REQUIREMENTS: Will you quote precisely the lines that run from the top of the material below to the line containing "eye_t = 0.7; // [0.6:0.05:0.75]", both ends included?

•••

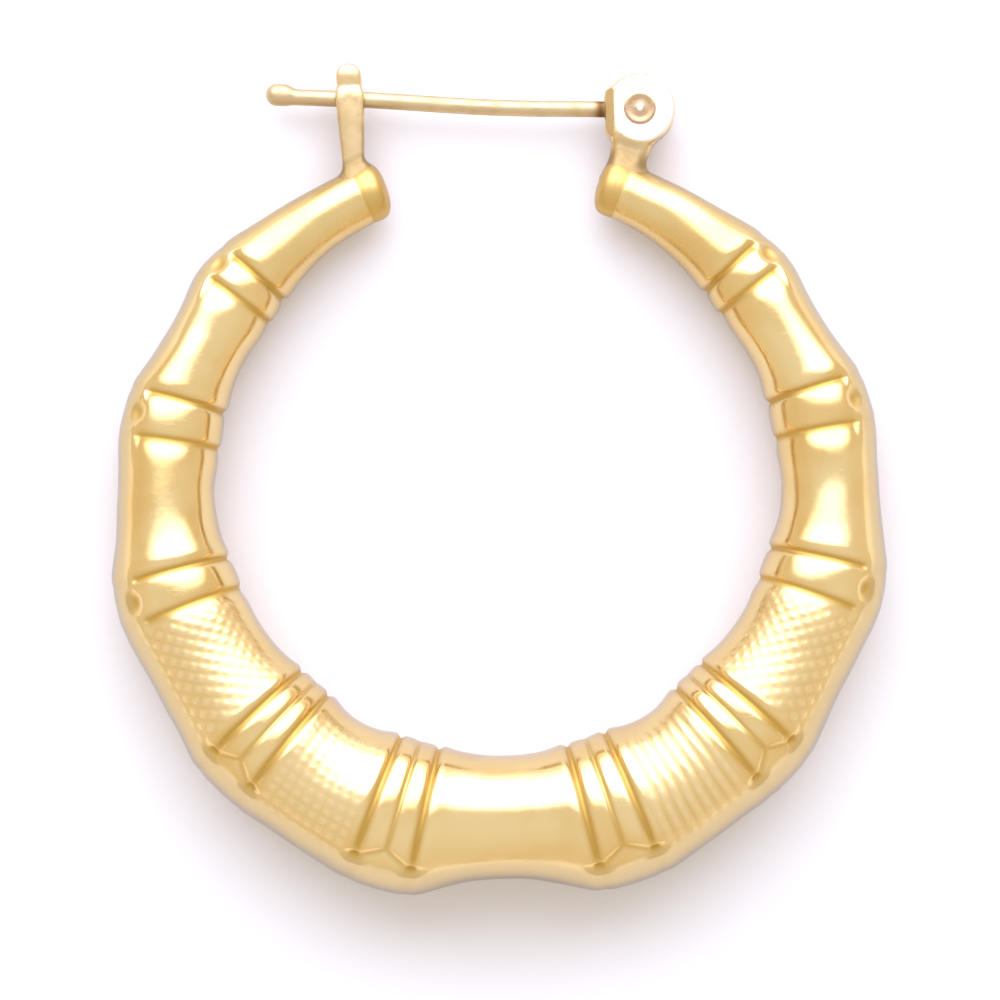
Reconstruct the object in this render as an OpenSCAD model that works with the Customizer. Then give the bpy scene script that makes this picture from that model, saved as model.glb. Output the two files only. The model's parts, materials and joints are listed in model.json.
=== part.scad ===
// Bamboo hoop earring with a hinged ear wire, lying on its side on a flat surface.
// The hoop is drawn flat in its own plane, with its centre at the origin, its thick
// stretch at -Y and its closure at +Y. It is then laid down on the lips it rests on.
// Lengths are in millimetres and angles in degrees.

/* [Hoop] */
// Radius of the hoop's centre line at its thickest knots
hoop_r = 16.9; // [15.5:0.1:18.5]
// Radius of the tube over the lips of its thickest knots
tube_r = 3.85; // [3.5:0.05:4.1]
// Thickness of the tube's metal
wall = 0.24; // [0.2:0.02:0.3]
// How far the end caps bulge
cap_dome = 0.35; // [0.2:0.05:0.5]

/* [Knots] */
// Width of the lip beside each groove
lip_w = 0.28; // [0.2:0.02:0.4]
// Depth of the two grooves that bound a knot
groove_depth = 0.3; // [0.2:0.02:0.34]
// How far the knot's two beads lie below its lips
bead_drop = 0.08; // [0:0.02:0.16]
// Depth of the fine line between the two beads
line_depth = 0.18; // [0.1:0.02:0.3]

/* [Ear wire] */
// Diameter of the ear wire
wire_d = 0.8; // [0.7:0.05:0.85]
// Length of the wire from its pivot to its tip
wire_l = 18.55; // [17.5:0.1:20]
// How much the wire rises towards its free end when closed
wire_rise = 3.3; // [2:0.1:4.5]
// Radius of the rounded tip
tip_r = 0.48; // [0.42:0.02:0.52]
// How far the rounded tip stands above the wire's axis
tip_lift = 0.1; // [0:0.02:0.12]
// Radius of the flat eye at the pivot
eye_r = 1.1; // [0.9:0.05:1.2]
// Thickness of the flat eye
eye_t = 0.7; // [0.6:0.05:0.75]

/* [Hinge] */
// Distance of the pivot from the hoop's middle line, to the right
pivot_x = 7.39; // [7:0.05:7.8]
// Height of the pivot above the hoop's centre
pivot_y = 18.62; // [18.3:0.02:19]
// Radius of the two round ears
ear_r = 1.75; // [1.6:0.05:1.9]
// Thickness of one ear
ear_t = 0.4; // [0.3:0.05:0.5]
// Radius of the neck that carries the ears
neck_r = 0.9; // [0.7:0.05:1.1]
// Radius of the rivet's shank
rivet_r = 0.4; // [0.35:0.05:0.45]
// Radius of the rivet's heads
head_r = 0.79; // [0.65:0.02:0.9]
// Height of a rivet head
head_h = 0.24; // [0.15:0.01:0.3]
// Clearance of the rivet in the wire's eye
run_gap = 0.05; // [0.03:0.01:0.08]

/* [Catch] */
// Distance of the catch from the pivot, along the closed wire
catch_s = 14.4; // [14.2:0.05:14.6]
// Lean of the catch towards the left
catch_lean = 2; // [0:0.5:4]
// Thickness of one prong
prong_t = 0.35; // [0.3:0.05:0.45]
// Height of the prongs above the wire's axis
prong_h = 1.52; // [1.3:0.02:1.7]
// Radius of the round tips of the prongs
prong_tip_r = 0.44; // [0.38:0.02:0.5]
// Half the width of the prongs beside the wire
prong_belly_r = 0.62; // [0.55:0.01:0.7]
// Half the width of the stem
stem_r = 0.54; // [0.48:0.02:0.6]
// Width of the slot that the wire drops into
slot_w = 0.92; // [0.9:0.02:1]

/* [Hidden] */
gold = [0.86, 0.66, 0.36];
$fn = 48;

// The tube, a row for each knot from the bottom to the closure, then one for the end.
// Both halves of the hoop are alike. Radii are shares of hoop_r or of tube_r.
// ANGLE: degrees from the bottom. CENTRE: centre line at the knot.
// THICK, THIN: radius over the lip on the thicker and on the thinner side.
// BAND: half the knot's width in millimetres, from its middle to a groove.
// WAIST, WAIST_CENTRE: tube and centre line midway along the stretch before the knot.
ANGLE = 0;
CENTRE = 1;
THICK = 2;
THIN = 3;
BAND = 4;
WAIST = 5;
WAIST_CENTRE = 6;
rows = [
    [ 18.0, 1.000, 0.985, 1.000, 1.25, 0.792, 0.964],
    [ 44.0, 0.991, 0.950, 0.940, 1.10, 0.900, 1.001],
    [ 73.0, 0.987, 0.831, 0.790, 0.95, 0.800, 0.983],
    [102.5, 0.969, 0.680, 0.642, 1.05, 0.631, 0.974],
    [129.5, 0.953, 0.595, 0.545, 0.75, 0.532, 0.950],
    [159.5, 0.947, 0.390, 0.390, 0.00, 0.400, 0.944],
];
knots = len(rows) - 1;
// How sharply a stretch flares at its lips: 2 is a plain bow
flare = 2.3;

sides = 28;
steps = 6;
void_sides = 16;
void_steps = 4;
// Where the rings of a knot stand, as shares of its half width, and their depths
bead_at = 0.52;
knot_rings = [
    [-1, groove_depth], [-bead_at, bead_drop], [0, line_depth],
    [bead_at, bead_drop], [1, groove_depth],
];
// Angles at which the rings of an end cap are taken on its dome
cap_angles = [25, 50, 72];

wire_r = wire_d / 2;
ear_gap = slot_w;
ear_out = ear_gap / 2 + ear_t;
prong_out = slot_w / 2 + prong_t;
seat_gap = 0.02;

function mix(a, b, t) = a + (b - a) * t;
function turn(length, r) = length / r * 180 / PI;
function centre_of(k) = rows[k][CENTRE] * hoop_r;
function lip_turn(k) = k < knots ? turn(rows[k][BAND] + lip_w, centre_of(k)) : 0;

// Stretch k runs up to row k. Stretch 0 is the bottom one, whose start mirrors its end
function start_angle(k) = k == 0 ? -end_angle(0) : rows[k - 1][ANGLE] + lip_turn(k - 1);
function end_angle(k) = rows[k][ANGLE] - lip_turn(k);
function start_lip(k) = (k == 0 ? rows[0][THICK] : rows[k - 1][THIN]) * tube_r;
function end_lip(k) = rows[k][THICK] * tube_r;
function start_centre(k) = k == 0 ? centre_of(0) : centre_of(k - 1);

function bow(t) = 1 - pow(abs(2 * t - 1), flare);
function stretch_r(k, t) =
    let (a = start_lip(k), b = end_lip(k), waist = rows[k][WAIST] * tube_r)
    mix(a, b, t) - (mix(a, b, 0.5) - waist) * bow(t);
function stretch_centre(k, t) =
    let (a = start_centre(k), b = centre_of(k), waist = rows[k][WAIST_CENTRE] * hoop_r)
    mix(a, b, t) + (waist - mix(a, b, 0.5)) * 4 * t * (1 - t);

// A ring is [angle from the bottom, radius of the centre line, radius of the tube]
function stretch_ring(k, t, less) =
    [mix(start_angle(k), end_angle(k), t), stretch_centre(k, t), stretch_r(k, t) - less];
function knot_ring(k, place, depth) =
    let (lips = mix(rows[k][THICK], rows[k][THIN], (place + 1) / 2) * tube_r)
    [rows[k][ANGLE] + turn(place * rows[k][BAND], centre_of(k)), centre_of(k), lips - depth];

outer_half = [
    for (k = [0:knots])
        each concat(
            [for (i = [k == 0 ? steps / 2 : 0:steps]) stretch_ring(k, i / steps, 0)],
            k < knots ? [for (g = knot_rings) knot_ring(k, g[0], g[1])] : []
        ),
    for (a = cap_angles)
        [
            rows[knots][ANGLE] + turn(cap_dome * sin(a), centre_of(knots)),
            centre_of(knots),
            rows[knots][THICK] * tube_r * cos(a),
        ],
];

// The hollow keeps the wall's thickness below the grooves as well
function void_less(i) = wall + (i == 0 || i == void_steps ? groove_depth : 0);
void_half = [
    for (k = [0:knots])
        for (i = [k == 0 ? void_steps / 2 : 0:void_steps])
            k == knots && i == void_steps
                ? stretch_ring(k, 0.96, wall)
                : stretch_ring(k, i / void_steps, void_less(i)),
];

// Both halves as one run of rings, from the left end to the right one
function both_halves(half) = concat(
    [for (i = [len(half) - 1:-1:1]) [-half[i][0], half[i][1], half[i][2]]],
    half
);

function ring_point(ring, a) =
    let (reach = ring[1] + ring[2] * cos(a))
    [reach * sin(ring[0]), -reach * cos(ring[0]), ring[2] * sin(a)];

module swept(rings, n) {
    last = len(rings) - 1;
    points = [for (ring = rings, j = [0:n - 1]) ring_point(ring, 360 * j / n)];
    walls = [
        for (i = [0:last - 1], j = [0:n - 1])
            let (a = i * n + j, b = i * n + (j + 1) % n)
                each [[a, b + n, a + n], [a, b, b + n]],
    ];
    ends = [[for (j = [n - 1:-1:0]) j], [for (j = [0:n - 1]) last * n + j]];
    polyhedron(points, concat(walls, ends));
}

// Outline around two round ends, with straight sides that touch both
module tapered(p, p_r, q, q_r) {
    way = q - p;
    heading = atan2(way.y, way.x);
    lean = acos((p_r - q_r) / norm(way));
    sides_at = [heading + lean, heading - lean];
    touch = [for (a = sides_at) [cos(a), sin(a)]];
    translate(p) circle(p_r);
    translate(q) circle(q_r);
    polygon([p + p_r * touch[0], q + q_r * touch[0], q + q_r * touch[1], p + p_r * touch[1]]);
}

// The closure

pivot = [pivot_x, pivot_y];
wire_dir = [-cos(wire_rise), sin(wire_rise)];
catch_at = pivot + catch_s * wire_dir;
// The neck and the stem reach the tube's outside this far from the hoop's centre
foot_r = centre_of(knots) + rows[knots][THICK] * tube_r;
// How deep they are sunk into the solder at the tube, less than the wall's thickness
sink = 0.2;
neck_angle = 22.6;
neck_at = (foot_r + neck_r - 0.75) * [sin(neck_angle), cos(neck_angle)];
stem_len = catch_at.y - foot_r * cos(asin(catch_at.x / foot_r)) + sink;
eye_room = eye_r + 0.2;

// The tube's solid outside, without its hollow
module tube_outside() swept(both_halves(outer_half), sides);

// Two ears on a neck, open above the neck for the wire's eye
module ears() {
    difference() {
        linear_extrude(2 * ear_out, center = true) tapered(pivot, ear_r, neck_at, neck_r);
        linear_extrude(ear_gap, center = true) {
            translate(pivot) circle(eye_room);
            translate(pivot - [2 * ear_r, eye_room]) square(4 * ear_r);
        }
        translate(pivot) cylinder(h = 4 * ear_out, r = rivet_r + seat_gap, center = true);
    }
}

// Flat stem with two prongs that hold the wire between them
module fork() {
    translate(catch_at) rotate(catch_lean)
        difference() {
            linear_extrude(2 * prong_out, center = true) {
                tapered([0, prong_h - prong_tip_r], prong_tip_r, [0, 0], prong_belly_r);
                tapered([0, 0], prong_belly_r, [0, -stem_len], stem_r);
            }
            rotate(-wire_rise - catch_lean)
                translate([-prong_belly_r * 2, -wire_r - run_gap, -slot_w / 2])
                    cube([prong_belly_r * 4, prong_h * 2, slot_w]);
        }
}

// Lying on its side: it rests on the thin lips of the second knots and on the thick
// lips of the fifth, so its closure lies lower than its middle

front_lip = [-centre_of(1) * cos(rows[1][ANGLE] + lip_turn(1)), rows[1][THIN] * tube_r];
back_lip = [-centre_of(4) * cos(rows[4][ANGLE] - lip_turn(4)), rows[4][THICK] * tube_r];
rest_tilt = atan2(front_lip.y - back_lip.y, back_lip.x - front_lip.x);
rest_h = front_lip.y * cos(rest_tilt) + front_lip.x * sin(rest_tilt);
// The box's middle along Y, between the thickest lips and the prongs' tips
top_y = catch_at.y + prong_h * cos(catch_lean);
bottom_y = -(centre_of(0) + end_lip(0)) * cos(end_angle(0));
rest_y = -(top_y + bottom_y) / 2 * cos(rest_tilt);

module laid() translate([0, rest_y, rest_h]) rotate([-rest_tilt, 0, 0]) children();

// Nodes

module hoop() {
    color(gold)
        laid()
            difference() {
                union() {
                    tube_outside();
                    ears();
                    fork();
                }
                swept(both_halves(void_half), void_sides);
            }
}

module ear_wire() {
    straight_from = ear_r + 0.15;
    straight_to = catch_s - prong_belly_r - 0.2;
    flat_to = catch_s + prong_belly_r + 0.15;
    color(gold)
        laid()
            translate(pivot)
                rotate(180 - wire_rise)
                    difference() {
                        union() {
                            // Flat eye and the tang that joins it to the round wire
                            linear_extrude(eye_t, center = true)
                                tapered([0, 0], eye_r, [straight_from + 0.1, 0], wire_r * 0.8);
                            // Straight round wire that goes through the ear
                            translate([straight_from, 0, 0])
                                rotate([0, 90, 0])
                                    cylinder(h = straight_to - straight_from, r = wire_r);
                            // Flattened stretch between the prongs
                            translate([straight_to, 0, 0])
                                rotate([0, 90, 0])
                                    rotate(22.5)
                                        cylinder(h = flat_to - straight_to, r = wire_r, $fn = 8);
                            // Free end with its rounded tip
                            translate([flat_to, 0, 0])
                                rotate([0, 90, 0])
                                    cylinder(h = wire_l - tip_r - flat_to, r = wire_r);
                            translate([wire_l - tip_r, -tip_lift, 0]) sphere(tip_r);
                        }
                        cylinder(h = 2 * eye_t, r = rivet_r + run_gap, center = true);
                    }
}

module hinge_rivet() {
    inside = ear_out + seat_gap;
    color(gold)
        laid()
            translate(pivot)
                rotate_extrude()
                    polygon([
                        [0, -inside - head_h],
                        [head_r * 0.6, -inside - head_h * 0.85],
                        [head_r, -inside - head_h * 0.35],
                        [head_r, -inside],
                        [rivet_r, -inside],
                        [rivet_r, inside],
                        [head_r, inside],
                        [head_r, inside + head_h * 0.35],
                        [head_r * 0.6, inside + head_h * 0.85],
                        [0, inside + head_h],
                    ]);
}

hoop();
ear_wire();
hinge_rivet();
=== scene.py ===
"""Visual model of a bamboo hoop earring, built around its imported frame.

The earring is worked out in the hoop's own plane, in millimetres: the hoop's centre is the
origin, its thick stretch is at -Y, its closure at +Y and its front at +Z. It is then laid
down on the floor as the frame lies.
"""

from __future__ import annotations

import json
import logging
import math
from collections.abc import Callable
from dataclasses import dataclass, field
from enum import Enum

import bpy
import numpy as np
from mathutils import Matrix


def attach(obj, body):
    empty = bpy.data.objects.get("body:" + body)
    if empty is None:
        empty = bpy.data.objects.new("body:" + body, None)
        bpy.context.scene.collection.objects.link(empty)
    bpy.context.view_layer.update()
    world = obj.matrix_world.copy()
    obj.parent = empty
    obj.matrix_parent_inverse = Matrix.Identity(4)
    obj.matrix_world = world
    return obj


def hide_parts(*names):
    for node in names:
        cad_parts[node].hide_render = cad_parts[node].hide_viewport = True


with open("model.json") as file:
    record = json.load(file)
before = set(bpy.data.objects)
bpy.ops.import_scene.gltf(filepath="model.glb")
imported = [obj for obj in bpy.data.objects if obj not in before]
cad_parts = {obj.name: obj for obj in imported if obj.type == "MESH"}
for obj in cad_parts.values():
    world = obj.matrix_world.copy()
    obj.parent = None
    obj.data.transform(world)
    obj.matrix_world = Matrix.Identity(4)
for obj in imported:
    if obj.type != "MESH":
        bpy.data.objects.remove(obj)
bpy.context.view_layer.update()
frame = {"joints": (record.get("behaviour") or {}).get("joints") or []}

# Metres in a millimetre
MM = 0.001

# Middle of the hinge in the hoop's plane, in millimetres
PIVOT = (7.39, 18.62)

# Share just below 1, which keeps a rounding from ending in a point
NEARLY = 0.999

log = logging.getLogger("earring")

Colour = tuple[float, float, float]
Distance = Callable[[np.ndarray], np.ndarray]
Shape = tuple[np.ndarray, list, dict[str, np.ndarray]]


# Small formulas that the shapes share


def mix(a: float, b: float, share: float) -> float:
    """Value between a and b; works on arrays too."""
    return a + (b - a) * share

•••

RESULT BELOW:
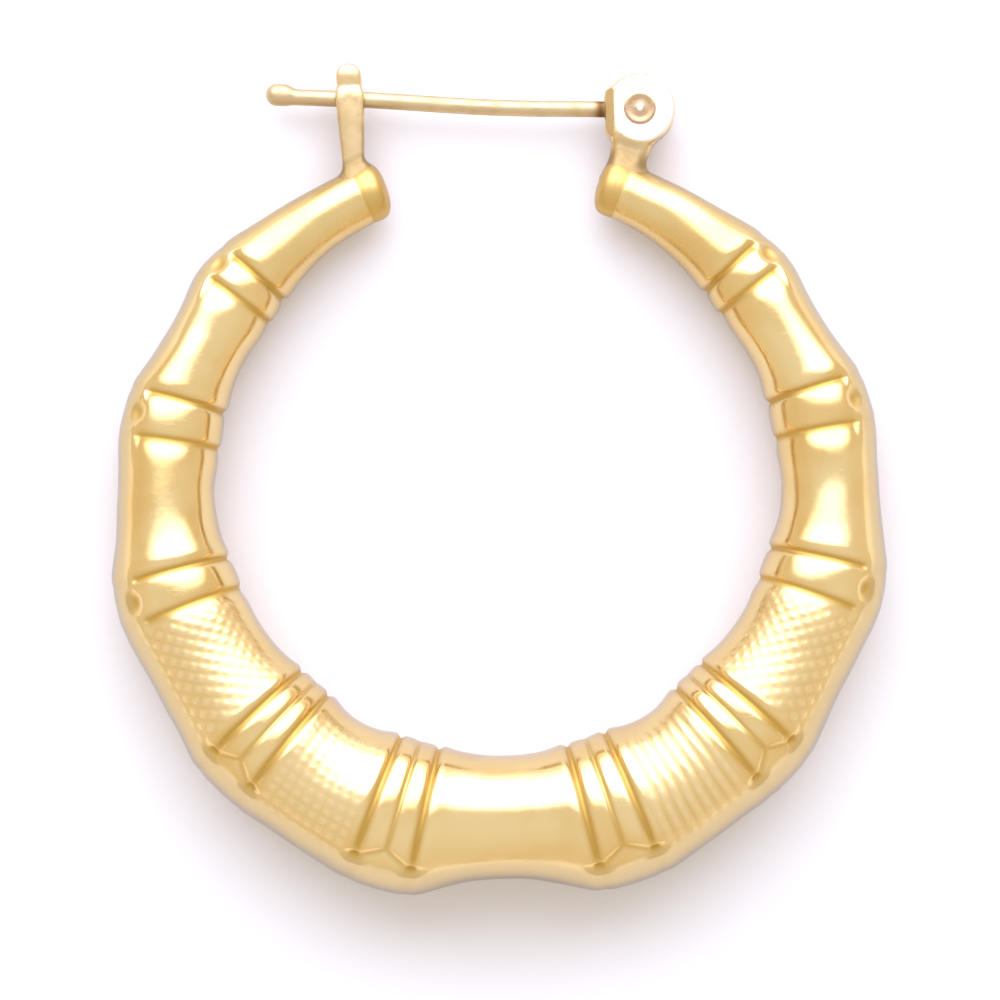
Reconstruct the object in this render as an OpenSCAD model that works with the Customizer. Then give the bpy scene script that makes this picture from that model, saved as model.glb. Output the two files only. The model's parts, materials and joints are listed in model.json.
=== part.scad ===
// Bamboo hoop earring with a hinged ear wire, lying on its side on a flat surface.
// The hoop is drawn flat in its own plane, with its centre at the origin, its thick
// stretch at -Y and its closure at +Y. It is then laid down on the lips it rests on.
// Lengths are in millimetres and angles in degrees.

/* [Hoop] */
// Radius of the hoop's centre line at its thickest knots
hoop_r = 16.9; // [15.5:0.1:18.5]
// Radius of the tube over the lips of its thickest knots
tube_r = 3.85; // [3.5:0.05:4.1]
// Thickness of the tube's metal
wall = 0.24; // [0.2:0.02:0.3]
// How far the end caps bulge
cap_dome = 0.35; // [0.2:0.05:0.5]

/* [Knots] */
// Width of the lip beside each groove
lip_w = 0.28; // [0.2:0.02:0.4]
// Depth of the two grooves that bound a knot
groove_depth = 0.3; // [0.2:0.02:0.34]
// How far the knot's two beads lie below its lips
bead_drop = 0.08; // [0:0.02:0.16]
// Depth of the fine line between the two beads
line_depth = 0.18; // [0.1:0.02:0.3]

/* [Ear wire] */
// Diameter of the ear wire
wire_d = 0.8; // [0.7:0.05:0.85]
// Length of the wire from its pivot to its tip
wire_l = 18.55; // [17.5:0.1:20]
// How much the wire rises towards its free end when closed
wire_rise = 3.3; // [2:0.1:4.5]
// Radius of the rounded tip
tip_r = 0.48; // [0.42:0.02:0.52]
// How far the rounded tip stands above the wire's axis
tip_lift = 0.1; // [0:0.02:0.12]
// Radius of the flat eye at the pivot
eye_r = 1.1; // [0.9:0.05:1.2]
// Thickness of the flat eye
eye_t = 0.7; // [0.6:0.05:0.75]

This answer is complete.